Putting Germany at odds with the European Central Bank and the French government, Berlin has proposed extending the maturities on Greek bonds by seven years, insisting that private investors must share in the cost of any fresh financial aid to Greece.

The German finance minister, Wolfgang Schauble, in a letter to his European counterparts as well as to the International Monetary Fund, the ECB, and the European Commission, which will meet June 20 to discuss aid, wrote: “Any additional financial support for Greece has to involve a fair burden sharing between taxpayers and private investors and has to help foster the Greek debt sustainability.’’
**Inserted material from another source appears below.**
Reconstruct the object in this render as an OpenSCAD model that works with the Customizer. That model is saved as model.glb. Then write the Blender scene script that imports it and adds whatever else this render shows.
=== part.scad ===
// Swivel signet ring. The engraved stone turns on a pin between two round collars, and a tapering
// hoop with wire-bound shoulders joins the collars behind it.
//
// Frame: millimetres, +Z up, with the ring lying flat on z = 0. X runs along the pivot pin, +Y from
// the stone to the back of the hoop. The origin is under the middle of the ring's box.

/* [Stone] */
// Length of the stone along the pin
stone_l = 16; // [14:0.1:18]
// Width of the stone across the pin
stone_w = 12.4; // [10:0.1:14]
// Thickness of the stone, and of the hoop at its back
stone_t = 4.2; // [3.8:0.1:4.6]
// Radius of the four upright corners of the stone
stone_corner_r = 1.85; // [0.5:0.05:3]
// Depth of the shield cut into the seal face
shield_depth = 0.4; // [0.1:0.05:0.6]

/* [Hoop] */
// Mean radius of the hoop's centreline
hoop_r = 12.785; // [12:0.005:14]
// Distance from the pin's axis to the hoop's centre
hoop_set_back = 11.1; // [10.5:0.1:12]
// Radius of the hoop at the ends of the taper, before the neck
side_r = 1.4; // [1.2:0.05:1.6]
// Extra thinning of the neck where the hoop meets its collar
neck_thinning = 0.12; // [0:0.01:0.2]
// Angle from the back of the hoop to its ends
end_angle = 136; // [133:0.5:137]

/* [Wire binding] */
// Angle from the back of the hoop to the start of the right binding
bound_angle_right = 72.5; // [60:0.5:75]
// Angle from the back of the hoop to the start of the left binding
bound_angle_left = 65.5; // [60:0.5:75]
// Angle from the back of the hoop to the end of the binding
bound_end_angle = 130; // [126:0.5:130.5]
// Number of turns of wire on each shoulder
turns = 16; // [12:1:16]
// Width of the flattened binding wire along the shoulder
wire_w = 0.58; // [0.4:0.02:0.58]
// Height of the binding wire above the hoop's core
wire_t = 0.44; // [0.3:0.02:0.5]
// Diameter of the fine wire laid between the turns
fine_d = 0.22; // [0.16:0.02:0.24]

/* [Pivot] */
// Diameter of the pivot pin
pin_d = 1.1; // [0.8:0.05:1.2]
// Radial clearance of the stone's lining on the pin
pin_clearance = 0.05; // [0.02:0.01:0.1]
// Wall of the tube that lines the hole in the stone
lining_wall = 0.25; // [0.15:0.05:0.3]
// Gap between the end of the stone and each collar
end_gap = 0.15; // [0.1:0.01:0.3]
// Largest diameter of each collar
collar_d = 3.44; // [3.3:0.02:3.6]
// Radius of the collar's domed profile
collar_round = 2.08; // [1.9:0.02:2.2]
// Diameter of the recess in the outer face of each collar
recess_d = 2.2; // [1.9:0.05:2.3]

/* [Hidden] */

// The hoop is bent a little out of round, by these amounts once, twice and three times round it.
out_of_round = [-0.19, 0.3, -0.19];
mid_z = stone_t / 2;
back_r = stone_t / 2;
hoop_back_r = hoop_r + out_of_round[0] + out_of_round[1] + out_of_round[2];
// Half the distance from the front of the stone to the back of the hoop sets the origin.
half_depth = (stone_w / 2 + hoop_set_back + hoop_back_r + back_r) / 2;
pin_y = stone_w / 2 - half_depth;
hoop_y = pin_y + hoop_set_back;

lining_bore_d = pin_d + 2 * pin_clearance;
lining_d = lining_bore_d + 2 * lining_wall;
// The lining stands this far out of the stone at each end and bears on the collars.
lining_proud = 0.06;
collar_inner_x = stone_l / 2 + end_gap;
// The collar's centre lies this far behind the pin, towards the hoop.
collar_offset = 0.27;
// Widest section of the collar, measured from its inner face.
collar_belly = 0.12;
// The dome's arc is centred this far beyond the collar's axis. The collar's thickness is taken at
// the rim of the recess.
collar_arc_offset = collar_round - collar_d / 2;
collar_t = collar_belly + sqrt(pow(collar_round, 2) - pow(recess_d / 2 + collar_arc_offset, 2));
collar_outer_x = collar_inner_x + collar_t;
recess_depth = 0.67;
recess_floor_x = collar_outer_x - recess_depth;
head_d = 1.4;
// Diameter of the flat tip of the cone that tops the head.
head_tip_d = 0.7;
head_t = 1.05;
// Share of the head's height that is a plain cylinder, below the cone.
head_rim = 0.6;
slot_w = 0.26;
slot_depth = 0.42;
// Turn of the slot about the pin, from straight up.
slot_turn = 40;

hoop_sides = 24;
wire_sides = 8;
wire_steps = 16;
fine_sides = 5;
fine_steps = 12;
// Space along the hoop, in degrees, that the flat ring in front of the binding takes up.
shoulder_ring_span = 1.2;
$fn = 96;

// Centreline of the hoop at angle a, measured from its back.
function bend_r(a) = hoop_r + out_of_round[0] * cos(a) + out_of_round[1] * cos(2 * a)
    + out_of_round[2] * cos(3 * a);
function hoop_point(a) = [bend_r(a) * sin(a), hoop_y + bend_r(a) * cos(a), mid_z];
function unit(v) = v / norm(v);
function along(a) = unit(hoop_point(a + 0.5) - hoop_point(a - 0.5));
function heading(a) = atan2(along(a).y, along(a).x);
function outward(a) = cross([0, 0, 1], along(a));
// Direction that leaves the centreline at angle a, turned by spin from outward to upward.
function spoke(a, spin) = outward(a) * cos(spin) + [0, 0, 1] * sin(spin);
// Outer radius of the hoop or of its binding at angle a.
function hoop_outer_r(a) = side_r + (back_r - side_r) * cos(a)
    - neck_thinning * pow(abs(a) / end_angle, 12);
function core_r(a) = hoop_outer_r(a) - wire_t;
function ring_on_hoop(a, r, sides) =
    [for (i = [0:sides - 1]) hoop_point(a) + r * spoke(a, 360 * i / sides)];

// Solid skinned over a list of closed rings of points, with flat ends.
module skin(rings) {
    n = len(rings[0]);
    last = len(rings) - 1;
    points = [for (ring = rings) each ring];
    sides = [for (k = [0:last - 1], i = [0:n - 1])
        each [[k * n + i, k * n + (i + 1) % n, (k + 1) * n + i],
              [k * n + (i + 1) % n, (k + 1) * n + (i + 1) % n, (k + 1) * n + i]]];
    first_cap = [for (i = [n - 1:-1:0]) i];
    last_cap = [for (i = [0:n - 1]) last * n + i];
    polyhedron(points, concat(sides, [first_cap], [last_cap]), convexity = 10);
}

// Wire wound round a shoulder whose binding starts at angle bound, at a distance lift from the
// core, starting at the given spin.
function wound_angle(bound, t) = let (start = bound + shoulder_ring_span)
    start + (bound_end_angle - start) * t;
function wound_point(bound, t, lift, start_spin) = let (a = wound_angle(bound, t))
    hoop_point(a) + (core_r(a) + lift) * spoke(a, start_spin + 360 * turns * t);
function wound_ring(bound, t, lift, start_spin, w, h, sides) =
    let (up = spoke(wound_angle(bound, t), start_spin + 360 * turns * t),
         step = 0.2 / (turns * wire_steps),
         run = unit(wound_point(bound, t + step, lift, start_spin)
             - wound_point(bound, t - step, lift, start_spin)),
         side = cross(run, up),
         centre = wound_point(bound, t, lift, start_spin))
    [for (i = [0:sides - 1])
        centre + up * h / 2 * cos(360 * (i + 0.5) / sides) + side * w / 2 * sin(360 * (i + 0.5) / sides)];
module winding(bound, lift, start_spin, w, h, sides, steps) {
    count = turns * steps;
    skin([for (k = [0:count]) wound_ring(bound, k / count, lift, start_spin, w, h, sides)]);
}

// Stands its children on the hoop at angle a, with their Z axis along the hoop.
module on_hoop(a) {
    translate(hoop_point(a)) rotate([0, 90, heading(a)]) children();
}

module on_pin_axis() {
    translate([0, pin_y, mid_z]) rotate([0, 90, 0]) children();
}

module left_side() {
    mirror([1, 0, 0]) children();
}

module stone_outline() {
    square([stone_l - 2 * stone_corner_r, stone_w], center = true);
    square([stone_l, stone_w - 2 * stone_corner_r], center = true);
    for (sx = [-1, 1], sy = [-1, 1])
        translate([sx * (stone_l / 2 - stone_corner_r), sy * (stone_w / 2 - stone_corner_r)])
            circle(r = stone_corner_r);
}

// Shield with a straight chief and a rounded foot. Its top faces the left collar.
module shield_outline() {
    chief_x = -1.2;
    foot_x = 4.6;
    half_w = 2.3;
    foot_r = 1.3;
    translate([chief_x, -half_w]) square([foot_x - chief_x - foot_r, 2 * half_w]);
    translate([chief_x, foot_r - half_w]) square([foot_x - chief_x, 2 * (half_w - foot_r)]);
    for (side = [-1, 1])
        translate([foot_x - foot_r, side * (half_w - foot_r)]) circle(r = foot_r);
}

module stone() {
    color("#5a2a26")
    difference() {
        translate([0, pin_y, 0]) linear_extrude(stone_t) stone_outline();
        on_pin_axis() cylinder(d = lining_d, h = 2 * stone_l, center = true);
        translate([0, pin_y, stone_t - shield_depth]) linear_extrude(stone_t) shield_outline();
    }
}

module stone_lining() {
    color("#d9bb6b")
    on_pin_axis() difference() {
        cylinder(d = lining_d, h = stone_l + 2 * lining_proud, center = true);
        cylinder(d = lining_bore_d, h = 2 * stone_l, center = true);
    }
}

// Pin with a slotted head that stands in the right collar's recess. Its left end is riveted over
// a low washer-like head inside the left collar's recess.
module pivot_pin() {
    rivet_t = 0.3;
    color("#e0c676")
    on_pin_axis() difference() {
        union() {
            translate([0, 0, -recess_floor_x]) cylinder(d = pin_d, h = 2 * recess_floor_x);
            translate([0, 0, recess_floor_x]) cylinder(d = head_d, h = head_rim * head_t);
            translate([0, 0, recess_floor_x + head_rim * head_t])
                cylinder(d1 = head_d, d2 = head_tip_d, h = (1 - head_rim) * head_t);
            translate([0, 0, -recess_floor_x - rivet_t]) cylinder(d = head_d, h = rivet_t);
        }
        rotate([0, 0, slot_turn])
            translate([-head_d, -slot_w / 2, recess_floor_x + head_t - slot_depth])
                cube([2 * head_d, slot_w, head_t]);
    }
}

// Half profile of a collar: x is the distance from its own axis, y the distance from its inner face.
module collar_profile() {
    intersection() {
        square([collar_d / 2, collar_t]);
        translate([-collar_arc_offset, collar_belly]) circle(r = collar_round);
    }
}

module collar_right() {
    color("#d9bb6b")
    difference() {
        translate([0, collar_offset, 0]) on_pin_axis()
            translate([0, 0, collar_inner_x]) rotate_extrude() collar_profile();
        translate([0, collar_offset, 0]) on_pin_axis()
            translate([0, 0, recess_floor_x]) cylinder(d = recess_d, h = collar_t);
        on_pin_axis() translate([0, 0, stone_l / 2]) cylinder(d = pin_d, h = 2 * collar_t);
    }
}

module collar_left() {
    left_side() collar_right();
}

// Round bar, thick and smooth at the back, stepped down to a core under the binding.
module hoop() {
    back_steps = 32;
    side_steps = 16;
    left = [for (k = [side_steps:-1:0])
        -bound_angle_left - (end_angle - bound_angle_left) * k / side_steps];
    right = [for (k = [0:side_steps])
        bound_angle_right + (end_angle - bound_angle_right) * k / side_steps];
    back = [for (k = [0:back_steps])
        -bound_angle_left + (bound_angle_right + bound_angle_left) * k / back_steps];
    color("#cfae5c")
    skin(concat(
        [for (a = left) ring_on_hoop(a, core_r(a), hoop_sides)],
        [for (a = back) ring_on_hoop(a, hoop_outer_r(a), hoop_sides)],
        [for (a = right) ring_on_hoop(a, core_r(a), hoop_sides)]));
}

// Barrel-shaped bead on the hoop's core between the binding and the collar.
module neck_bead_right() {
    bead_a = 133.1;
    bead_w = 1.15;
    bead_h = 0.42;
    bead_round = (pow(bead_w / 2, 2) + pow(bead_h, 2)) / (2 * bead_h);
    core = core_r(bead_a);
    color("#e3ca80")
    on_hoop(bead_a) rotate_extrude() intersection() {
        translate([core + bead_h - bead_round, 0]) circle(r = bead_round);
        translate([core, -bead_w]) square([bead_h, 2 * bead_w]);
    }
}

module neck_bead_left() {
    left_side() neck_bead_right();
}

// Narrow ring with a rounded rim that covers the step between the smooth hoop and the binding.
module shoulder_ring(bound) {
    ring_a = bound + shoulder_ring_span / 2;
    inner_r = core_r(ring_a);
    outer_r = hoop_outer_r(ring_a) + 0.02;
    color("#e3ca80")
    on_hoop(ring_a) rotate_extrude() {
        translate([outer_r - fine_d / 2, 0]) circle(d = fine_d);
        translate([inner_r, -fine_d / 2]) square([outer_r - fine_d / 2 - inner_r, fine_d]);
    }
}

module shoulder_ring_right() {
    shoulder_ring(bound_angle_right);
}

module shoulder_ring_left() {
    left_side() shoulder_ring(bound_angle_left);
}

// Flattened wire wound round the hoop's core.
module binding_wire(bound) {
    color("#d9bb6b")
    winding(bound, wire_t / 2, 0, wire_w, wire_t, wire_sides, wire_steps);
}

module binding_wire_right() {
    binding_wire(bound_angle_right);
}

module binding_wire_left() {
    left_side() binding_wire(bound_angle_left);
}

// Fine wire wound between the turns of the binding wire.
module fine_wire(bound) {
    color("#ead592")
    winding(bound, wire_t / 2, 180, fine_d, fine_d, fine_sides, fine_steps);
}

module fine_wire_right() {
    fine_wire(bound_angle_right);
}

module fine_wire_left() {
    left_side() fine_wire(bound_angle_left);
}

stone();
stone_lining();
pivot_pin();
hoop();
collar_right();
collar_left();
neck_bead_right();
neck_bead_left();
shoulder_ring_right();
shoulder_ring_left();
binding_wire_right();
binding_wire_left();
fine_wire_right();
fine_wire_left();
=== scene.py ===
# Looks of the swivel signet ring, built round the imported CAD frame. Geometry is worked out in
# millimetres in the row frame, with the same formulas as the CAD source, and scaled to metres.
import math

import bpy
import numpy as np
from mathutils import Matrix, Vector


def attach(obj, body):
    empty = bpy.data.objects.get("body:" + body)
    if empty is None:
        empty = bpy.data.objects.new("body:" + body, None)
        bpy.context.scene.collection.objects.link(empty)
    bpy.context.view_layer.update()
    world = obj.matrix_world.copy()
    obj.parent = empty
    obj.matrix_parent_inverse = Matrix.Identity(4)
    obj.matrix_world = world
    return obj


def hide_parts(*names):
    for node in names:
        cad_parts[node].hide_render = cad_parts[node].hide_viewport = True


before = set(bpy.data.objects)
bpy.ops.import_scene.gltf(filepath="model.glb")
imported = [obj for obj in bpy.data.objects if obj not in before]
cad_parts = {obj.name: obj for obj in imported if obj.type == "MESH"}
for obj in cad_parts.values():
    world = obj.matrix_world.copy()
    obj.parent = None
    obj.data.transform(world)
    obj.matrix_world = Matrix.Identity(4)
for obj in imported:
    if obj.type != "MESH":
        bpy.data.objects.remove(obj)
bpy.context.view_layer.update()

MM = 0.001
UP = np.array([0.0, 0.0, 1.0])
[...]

Schauble added that any deal to support Greece at the meeting would have to “lead to a quantified and substantial contribution of bondholders to the support effort’’ and would “best be reached through a bond swap leading to a prolongation of the outstanding Greek sovereign bonds by seven years.’’ The letter was dated Monday and released yesterday.

Richard McGuire, a strategist at Rabobank in London, said the letter highlighted a division among the core members of the euro zone as well as with the central bank. As a result, he said, there is “the clear risk a Greek deal could well hit a snag.’’ That risk was underscored yesterday by a report from the IMF, the European Union, and the ECB monitoring Greece’s progress at meeting its goals for receiving a $160 billion bailout.

The report said that Greece could not receive the next installment this month until a plan to meet the country’s financing needs for 2012 is worked out, Bloomberg News reported from Berlin. Greece’s financing costs remain “prohibitive,’’ the report said, making it impossible for Greece to return to markets next year as planned under the three-year rescue program.

Germany’s latest position on extending debt maturities will probably gain support from countries like Finland and the Netherlands, which have taken a tough line on any new aid to Greece, seeking to win over skeptical public opinion at home.

The plan is likely to run into opposition from several other eurozone governments, however, and frustrate the ECB, which has been positioning itself against moves to require private bondholders to book some losses on their holdings, in part because of the hefty holdings of Greek debt that the ECB itself is carrying.

While France has consistently stood against private-sector involvement in the bailout of Greece, Germany’s position has fluctuated. Previously, Berlin proposed a milder plan to stretch out Greece’s debt at the expense, in part, of existing bondholders but backed away after the ECB vehemently objected.